Positive Markov Jump Linear Systems


Book Description

This paper presents a comprehensive study of continuous-time Positive Markov Jump Linear Systems (PMJLS). A PMJLS can be seen as a dynamical system that switches within a finite set of linear time-invariant subsystems according to a stochastic switching signal modelled as a Markov chain, and describes the time-evolution of nonnegative variables under nonnegative inputs. Contrary to the well-studied general class of Markov Jump Linear Systems (MJLS), positivity endows the model with peculiar properties. The paper collects some existing results together with original developments on the stability analysis of PMJLS and the study of their input-output properties. In particular, conditions for stability of PMJLS are discussed, mainly based on Linear Programming problems.
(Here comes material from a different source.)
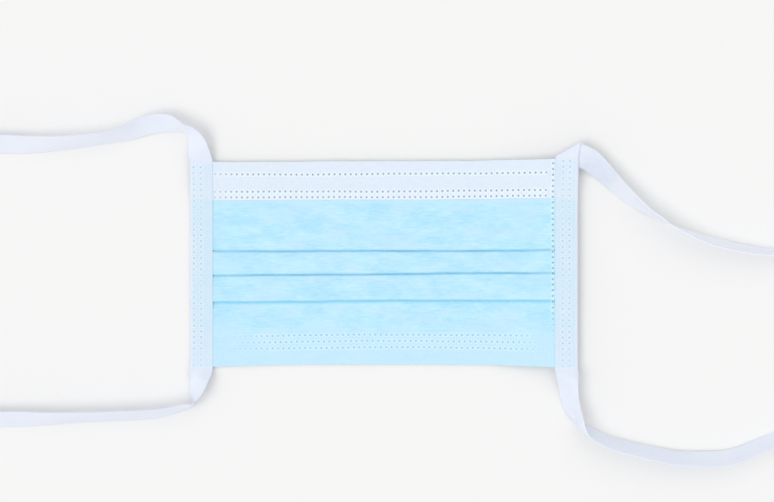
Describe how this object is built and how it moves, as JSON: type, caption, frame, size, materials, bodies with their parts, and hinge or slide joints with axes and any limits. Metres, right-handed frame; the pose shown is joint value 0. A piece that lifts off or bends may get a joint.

Similar computational tools are derived to analyze performance measures, such as L1, L2 and L8 costs and the respective input-output induced gains. The second part of the paper is devoted to the class of Dual switching Positive Markov Jump Linear Systems (D-PMJLS), namely PMJLS affected by an additional switching variable which can be either an unknown disturbance or a control signal available to the designer for stabilization and performance optimization. We discuss several problems, including stability, performance analysis, stabilization via switching control, and optimization. Some application examples are introduced to motivate the interest in PMJLS and D-PMJLS.